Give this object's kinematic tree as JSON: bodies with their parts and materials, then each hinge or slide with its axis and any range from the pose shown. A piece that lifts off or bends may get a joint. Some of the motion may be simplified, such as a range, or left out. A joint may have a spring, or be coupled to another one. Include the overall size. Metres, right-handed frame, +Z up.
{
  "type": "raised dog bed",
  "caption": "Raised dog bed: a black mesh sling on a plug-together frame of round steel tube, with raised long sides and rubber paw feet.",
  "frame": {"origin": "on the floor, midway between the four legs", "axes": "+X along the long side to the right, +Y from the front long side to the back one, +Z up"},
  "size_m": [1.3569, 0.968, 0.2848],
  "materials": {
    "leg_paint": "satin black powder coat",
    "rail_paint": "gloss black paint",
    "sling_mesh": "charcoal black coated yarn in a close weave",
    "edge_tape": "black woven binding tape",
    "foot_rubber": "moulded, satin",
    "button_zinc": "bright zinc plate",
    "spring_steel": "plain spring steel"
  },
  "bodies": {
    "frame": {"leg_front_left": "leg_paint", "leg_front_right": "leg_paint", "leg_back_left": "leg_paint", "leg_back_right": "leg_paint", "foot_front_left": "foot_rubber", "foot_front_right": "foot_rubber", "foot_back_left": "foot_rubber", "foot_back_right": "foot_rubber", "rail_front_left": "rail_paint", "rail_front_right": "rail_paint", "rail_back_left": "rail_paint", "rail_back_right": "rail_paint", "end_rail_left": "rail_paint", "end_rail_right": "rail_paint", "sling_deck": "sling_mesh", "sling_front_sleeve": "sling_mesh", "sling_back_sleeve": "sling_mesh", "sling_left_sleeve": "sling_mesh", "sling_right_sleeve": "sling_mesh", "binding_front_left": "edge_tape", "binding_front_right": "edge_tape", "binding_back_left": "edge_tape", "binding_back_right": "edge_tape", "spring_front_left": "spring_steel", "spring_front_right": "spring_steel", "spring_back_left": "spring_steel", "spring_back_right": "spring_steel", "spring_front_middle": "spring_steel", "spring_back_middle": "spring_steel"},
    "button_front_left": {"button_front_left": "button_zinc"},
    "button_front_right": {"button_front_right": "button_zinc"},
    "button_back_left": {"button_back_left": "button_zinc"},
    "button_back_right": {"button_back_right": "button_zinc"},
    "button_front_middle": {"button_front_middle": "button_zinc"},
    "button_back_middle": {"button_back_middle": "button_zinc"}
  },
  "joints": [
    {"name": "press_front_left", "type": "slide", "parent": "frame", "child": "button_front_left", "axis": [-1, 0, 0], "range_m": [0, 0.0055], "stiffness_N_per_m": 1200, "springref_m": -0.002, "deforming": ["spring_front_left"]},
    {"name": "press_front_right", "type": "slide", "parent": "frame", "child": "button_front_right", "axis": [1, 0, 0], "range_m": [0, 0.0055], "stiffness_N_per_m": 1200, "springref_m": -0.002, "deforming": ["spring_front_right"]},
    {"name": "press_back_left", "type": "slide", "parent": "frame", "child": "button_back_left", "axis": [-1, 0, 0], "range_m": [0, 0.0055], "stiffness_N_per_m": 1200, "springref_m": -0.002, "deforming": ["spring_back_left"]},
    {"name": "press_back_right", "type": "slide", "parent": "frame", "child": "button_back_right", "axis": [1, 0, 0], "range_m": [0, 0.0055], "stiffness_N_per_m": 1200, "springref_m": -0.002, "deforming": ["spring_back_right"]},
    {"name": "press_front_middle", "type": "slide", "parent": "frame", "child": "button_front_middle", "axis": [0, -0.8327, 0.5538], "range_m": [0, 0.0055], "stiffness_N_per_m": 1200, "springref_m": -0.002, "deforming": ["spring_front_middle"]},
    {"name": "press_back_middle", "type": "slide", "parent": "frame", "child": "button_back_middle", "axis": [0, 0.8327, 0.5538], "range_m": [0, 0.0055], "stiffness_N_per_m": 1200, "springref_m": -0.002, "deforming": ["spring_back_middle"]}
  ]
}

______

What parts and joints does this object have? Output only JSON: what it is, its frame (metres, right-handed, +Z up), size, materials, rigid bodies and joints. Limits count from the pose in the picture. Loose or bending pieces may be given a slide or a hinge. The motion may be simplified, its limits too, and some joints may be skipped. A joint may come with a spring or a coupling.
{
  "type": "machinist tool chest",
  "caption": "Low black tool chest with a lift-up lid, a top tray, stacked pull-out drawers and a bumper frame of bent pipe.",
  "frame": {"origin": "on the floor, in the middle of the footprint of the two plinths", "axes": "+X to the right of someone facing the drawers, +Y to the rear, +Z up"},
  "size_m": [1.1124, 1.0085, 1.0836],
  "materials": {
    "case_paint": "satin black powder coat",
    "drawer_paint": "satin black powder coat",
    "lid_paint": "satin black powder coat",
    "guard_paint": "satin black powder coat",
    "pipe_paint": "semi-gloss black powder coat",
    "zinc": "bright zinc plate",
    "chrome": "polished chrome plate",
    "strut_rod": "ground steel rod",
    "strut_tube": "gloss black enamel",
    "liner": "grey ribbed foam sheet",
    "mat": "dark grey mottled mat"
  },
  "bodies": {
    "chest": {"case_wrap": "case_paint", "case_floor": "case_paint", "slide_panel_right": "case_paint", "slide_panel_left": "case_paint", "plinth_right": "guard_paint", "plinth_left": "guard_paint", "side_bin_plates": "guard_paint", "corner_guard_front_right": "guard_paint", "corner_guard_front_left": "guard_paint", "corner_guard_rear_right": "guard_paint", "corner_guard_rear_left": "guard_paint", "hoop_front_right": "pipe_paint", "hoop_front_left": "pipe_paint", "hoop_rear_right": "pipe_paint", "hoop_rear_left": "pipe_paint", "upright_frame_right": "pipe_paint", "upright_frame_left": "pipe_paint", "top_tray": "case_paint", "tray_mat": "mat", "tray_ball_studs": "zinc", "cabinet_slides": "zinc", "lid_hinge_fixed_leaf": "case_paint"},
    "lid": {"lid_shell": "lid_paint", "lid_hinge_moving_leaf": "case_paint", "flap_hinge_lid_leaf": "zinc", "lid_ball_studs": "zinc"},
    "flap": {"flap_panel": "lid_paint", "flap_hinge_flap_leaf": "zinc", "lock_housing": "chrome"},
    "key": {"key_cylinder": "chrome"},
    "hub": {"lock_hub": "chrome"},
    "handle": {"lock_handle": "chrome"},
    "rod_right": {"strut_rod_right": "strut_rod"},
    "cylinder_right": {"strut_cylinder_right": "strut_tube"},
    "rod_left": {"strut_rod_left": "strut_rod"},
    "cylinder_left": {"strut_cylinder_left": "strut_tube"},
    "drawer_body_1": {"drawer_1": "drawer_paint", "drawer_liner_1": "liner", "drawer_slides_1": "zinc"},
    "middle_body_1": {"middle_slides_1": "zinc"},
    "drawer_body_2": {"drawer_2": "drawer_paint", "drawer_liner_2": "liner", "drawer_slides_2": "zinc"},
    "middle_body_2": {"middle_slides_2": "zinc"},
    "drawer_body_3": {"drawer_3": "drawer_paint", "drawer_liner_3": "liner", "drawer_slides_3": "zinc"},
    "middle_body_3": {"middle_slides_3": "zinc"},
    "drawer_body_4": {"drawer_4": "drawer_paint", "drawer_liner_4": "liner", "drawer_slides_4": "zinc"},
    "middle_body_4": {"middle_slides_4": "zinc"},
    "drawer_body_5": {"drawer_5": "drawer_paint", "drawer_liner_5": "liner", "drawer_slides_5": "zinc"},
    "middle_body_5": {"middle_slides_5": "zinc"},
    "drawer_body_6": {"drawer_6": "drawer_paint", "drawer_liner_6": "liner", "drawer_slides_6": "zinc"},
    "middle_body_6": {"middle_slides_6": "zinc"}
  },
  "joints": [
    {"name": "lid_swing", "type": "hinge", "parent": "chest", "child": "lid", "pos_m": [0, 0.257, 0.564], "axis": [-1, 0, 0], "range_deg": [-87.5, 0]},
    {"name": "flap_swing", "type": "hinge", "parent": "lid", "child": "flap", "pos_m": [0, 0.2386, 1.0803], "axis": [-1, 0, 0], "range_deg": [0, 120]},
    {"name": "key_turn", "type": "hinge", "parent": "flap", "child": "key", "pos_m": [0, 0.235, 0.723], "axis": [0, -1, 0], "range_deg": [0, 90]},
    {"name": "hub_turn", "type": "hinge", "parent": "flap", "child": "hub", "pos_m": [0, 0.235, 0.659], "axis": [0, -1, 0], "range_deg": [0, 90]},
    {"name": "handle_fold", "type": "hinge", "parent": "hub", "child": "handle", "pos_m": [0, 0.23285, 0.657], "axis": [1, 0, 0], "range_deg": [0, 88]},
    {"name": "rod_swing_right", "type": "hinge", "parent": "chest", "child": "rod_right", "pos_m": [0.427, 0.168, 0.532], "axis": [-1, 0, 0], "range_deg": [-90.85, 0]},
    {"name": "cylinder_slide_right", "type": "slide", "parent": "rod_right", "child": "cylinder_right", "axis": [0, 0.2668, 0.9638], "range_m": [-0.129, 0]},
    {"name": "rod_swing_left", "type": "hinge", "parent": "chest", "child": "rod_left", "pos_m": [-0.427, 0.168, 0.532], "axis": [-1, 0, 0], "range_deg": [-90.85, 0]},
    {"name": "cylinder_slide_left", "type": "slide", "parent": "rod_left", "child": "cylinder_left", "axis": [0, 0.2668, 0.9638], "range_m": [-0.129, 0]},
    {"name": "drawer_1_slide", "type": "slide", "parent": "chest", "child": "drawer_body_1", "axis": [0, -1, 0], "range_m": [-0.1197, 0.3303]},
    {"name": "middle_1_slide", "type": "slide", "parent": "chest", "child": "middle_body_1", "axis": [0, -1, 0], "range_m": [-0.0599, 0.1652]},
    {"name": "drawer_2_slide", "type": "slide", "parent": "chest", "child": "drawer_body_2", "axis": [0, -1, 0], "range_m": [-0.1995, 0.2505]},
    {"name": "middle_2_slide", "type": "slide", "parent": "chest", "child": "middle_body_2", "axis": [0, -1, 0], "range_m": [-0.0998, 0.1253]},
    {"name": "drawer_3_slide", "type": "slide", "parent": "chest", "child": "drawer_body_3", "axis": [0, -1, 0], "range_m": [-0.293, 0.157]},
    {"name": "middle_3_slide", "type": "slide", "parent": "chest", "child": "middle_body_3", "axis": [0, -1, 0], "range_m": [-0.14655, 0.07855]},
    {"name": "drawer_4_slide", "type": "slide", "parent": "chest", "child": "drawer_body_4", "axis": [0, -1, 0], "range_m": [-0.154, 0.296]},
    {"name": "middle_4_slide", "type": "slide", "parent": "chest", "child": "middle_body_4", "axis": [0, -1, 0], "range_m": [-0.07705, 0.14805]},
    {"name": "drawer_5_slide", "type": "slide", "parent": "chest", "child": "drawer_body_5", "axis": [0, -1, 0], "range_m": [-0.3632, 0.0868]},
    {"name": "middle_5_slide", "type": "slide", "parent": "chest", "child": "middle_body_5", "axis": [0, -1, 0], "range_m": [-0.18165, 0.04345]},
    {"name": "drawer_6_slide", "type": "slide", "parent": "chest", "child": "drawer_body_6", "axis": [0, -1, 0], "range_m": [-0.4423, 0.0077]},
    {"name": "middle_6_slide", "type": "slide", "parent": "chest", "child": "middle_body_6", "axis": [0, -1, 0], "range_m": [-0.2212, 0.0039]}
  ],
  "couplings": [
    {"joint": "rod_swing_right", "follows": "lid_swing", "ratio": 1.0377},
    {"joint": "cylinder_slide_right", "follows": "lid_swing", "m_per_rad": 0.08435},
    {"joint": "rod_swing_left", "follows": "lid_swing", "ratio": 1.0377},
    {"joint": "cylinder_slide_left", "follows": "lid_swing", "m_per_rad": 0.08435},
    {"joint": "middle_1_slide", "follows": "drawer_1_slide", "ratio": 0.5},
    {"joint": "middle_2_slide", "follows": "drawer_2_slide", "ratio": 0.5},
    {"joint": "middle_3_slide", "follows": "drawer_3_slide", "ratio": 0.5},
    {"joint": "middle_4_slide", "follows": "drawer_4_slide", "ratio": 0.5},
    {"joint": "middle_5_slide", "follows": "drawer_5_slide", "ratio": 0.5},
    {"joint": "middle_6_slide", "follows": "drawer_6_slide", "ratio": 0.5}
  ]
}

______

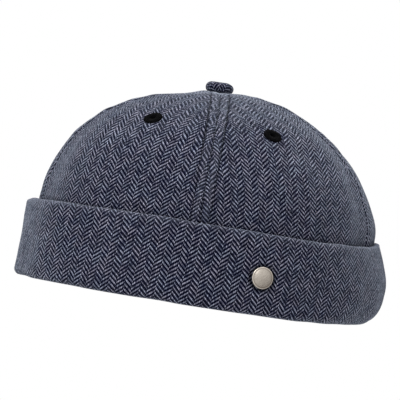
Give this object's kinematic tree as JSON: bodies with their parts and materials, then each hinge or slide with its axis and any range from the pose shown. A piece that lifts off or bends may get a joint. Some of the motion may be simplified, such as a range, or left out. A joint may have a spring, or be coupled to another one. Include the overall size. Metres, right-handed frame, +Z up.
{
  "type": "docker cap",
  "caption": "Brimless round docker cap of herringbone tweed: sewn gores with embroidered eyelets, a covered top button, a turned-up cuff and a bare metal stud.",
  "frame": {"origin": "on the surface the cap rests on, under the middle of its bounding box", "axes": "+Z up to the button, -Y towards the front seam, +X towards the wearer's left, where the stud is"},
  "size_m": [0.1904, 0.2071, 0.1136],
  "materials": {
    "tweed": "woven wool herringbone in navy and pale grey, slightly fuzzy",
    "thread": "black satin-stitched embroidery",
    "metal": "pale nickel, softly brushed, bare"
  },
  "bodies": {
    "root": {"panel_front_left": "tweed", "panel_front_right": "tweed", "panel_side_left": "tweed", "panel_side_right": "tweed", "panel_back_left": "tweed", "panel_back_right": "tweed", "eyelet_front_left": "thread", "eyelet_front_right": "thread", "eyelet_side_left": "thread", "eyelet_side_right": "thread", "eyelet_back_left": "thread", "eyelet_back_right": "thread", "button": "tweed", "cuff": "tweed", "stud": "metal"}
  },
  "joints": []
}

______

What you will do | Select every line of the material above holding the word "joints" and copy it.

Answer to this task |
  "joints": [
What parts and joints does this object have? Output only JSON: what it is, its frame (metres, right-handed, +Z up), size, materials, rigid bodies and joints. Limits count from the pose in the picture. Loose or bending pieces may be given a slide or a hinge. The motion may be simplified, its limits too, and some joints may be skipped. A joint may come with a spring or a coupling.
  "joints": [
  "joints": []